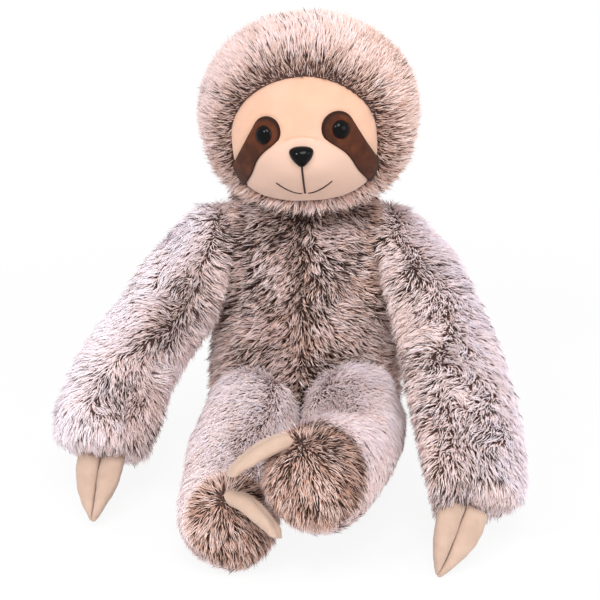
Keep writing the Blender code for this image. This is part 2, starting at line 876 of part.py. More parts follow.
# Every moving piece hangs on an empty that lies on its joint's axis, z along the axis
neck = joint_empty("neck_turn", (0, 0, neck_height), (0, 0, 1))
hang_on(neck, [head_skin, head_stuffing, *face_pieces])
limbs = (
    ("right", -1, (right_arm_skin, right_arm_stuffing), right_hand, right_hand_flex),
    ("left", 1, (left_arm_skin, left_arm_stuffing), left_hand, left_hand_flex),
)
for word, side, arm, claws, flex in limbs:
    shoulder = Vector((side * shoulder_out, -shoulder_forward, shoulder_height))
    swing = joint_empty(word + "_shoulder_swing", shoulder, shoulder_normal(side))
    hang_on(swing, [*arm, flex])
    hang_on(flex, claws)
right_hip = Vector((-hip_out - leg_root_radius, -torso_half_depth * hip_hinge_share, hip_height))
spread = joint_empty("right_hip_spread", right_hip, (0, 0, -1))
hang_on(spread, [right_leg_skin, right_leg_stuffing, right_foot_swing])
hang_on(right_foot_swing, right_foot_pair)
left_hip = Vector((hip_out, -torso_half_depth, hip_height + leg_root_radius))
lift = joint_empty("left_hip_raise", left_hip, (-1, 0, 0))
hang_on(lift, [left_leg_skin, left_leg_stuffing, left_foot_swing])
hang_on(left_foot_swing, left_foot_pair)
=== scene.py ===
"""The finished plush sloth: combed pile on padded skins, a sewn face, plastic eyes and nose, stuffed claws.

Metres, in the frame of the solids: z up, the face looks along -y, left and right are the sloth's own.
"""

import math

import bmesh
import bpy
import numpy as np
from mathutils import Matrix, Vector, noise


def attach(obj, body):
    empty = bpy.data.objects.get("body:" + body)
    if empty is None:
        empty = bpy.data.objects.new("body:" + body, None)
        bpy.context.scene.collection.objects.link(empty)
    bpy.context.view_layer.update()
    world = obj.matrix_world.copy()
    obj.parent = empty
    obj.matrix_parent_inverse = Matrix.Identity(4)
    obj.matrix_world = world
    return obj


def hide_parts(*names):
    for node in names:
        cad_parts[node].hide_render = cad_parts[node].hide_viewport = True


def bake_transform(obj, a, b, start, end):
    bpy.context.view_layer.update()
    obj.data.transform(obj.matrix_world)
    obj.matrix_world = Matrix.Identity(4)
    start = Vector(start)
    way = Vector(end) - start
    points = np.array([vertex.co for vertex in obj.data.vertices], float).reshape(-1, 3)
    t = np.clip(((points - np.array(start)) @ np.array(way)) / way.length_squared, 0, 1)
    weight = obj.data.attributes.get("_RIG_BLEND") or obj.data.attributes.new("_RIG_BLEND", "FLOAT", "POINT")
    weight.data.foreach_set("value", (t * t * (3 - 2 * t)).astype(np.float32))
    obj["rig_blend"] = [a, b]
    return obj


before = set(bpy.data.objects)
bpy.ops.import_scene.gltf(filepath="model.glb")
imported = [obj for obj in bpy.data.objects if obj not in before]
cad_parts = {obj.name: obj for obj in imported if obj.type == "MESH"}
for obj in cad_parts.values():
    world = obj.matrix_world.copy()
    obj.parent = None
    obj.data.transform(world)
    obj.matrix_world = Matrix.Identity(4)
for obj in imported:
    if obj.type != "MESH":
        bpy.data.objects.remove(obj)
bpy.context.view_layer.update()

# Without a seed, vector noise differs from run to run
noise.seed_set(11)

# The sloth's own sides, as the sign of x
sides = {"right": -1, "left": 1}

# Sizes of the solids that the finished pieces follow
touch_gap = 0.0003
torso_half_width = 0.108
torso_half_depth = 0.082
torso_height = 0.298
torso_levels = (-0.0005, -0.0005, -0.0005, 0.036, 0.107, 0.170, 0.2205, 0.259, 0.289, 0.313)
torso_girth_shares = (0.32, 0.56, 0.76, 1.00, 0.99, 0.92, 0.86, 0.83, 0.78, 0.50)
torso_cage_share = 0.975
torso_sides = 10
head_half_sizes = Vector((0.111, 0.100, 0.096))
head_sink = 0.014
head_centre = Vector((0.004, -0.020, torso_height - head_sink + head_half_sizes.z))
shoulder_out = 0.095
shoulder_height = 0.243
shoulder_forward = 0.006
shoulder_face_out = 0.078
shoulder_tilt = math.radians(14)
limb_sides = 8
root_lean = math.radians(55)
end_leans = (math.radians(33), math.radians(66))
arm_end_round_share = 0.35
# For each arm: how far it spreads, reaches and drops, its radii, and the shares of the three at its points
arm_sizes = {
    "right": (
        (0.113, 0.126, 0.174), (0.043, 0.046, 0.052, 0.052),
        ((0.49, 0.34, 0.37), (0.90, 0.74, 0.78), (1.0, 1.0, 1.0)),
    ),
    "left": (
        (0.073, 0.220, 0.179), (0.043, 0.047, 0.054, 0.056),
        ((0.72, 0.31, 0.34), (0.92, 0.65, 0.66), (0.82, 1.0, 1.0)),
    ),
}
hip_out = 0.055
hip_forward = 0.0656
hip_height = 0.068
leg_root_radius = 0.046
leg_middle_radius = 0.047
# For each leg: the middle and radius of its foot, and how far it bows outwards
leg_sizes = {
    "right": (Vector((-0.074, -0.244, 0.0446)), 0.049, 0.006),
    "left": (Vector((0.013, -0.262, 0.098)), 0.058, 0.014),
}

# The plush skins, which lie under the pile
pile_depth = 0.008
contact_gap = 0.0008
floor_clearance = 0.0004
skin_levels = 3
seam_inner_radius = 0.036
seam_outer_radius = 0.044
seam_reach = 0.03
front_seam_half_width = 0.006
front_seam_depth = 0.003
pile_floor = 0.0025
hip_blend = (0.075, 0.115)
torso_floor = 0.0012
torso_lid = 0.001
arm_floor = 0.002
leg_floor = 0.0015
arm_fullness = {"right": 0.006, "left": 0.010}
arm_drawn = {"right": 0.004, "left": 0.008}
arm_drawn_share = {"right": 0.30, "left": 0.50}
arm_end_drop = 0.006
thigh_fullness = 0.0065
thigh_full_share = {"right": 1, "left": 1.45}
# Where each sole's pile parts, and the middle and radius of the darker sole
sole_poles = {"right": Vector((-0.015, -0.49, 0.87)), "left": Vector((-0.35, -0.375, 0.86))}
sole_middles = {"right": Vector((0.30, -0.82, 0.46)), "left": Vector((-0.24, -0.84, 0.47))}
sole_radii = {"right": 0.050, "left": 0.057}
sole_sink_share = 0.9
sole_shades = {"right": 0.46, "left": 0.50}
sole_flecks = {"right": 0.6, "left": 1.0}
heel_side = (0.8, -0.2, -0.6)
heel_fullness = 0.007
cheek_fullness = 0.0035
head_rings = 76
head_segments = 110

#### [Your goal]
Extract from the listing above the lines between the line containing "hang_on(flex, claws)" and the line containing "bpy.context.scene.collection.objects.link(empty)", keeping both of those lines. Output nothing else.

#### [Written solution]
    hang_on(flex, claws)
right_hip = Vector((-hip_out - leg_root_radius, -torso_half_depth * hip_hinge_share, hip_height))
spread = joint_empty("right_hip_spread", right_hip, (0, 0, -1))
hang_on(spread, [right_leg_skin, right_leg_stuffing, right_foot_swing])
hang_on(right_foot_swing, right_foot_pair)
left_hip = Vector((hip_out, -torso_half_depth, hip_height + leg_root_radius))
lift = joint_empty("left_hip_raise", left_hip, (-1, 0, 0))
hang_on(lift, [left_leg_skin, left_leg_stuffing, left_foot_swing])
hang_on(left_foot_swing, left_foot_pair)
=== scene.py ===
"""The finished plush sloth: combed pile on padded skins, a sewn face, plastic eyes and nose, stuffed claws.

Metres, in the frame of the solids: z up, the face looks along -y, left and right are the sloth's own.
"""

import math

import bmesh
import bpy
import numpy as np
from mathutils import Matrix, Vector, noise


def attach(obj, body):
    empty = bpy.data.objects.get("body:" + body)
    if empty is None:
        empty = bpy.data.objects.new("body:" + body, None)
        bpy.context.scene.collection.objects.link(empty)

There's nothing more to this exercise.